Dos disimulos, el viejo y el nuevo, en simultáneo. Están amalgamados alrededor de cierto conformismo, sobreadaptación, fatuidad, pero irreconocibles en tanto que la virtud explícita de uno frustra al otro pues lo socava. El disimulo pesimista de José Ignacio se reinventa en una candidez conveniente a las redes sociales, el emprendedurismo, las bitcoin y cierto consumo ostensible. El pícaro no ha dejado de existir. Ha sido reencausado en un panorama mayor, aquel en donde también disimulando la realidad se gana. El cinismo desconfiado es menos rentable que otrora.

Es claro que el neo-disimulo no tiene la partida ganada. Apenas da sus primeros pasos, convocado por la urgente necesidad de sentir que ya no estamos tan mal. La inmensa mayoría de venezolanos vive en carne propia de condiciones que son imposibles de soslayar (13). Pero si ante se derramaba dinero desde el Estado, con irregular alcance a la población más desfavorecida, ahora el neo-disimulo se fomenta a partir de burbujas comerciales de algunas ciudades y números económicos magros: simplemente se dejó de caer (14). El efecto puede ser contagioso en tanto que me permite descifrar el acceso a cierto bienestar antes reservado solamente a mi adversario político. 

El neo-disimulo, entonces, como formación novedosa en donde se sobrescribe a su vez el disimulo de viejo cuño.
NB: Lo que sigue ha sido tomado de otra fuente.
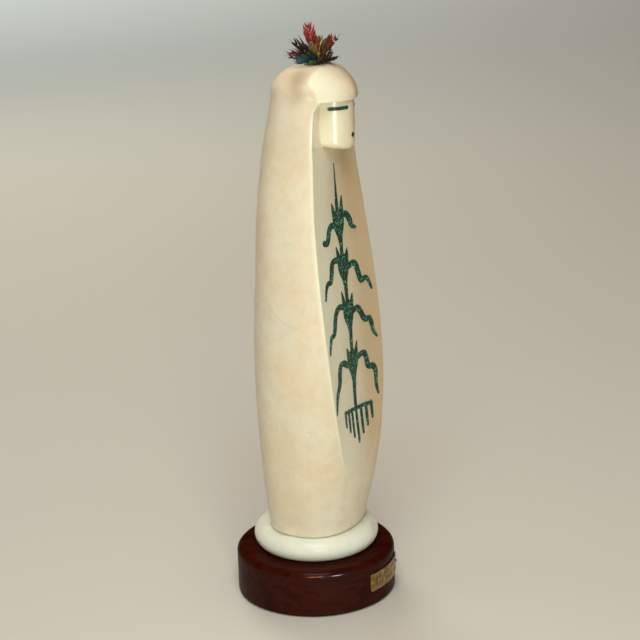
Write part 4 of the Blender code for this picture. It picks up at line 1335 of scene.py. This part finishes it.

Este último es motor del primero, puesto que el entusiasmo necesita sostenerse de las trampas que apunten a su concreción. En última instancia, si el disimulo que describe José Ignacio desagregaba a los ciudadanos este nuevo los aglutina en una realidad nueva, ficcionada, que la hace más vivible y menos hostil. Pues, ¿Qué nación al fin y al cabo no es una nación algo fingida (15), es decir, que pretende ser algo que no es?

El fingimiento, el aparentar ser algo que no se es, el de una realidad construida según mis deseos no excluye, por demás, una eventual mejora de las condiciones de vida. Estos rasgos que se desprenden de ciertas formas de conducirnos por nuestros conflictos, ya vemos, son refractarios a la erradicación y parecieran amontonarse sobre viejas mañas. Es posible que encontremos otras formas de disimulo en circunstancias aún no exploradas, o hallemos en él una insuficiencia para nombrar fenómenos que más que nuevos, retornan.

Mi deuda con el José Ignacio intelectual, no solo es estirar su concepción de disimulo a confines más actuales. Tampoco de hacer olvidar ciertas ligerezas teóricas en las que pudo pecar. Mucho menos rescatarlo: no pocos se reconocen aun cabrujianos. Quizás me basta con imitar su gesto de inconformidad con la época en que uno vive. Y apostar por entenderla, por complejizarla, por denunciarla, por pellizcarla mejor, aun cuando para tal fin solo me quede la costumbre de disimularme en José Ignacio.

Notas

  1. Se trata del caraqueño José Ignacio Cabrujas.
  2. En particular, El día que me quieras y Acto cultural quizás por orbitar alrededor de aspectos de Latinoamérica.
  3. Expresión provocadora del propio Cabrujas.
  4. En algún relato sobre su crianza, Cabrujas hace mención a la profesión de su padre, sastre, y la tendencia de este a dejar algunas obras “a medio hacer”, entre las cuales estaba la construcción de la casa donde vivían en el barrio de Catia. 
  5. Se trata de una larga entrevista realizada a Cabrujas en 1987 por la revista Estado y Reforma.
  6. Devaluación oficial de la moneda nacional del año 1983, durante el gobierno del Presidente Luis Herrara Campins. 
  7. La herencia de la tribu de Ana Teresa Torres y La picardía del venezolano o el triunfo de Tío Conejo de Axel Capriles son dos obras relativamente recientes que elaboran sobre el tema con un carácter divulgativo.
  8. Hugo Chávez, presidente de Venezuela de 1998 a 2013. 
  9. “Ni con Chávez ni con la oposición”. 
  10.  La muerte del presidente venezolano coincidirá con una caída de los precios del petróleo y la reducción de su extracción por parte de las empresas petroleras del país. 
  11.  Eslogan del político opositor Leopoldo López, como arenga a los participantes de las movilizaciones callejeras que se desarrollaron durante 2014.
  12.  Crisis institucional iniciada en 2019 entre el Ejecutivo y el Legislativo nacional al desconocerse mutuamente.
  13.  Al respecto, ver los resultados de la encuesta ENCOVI 2021 llevada a cabo por las tres principales universidades del país. 
  14.  Desaceleración de una hiperinflación de casi media década y reducción del crecimiento negativo del PBI anual. 
  15.  Arturo Uslar Pietri, escritor e intelectual venezolano, titula de ese modo la realidad nacional tan tempranamente como 1945. Pero mientras Uslar se refería en esencia a un fingimiento por parte de la clase dirigente del momento, en 2021 son otros sectores del país que avanzan en la impostura.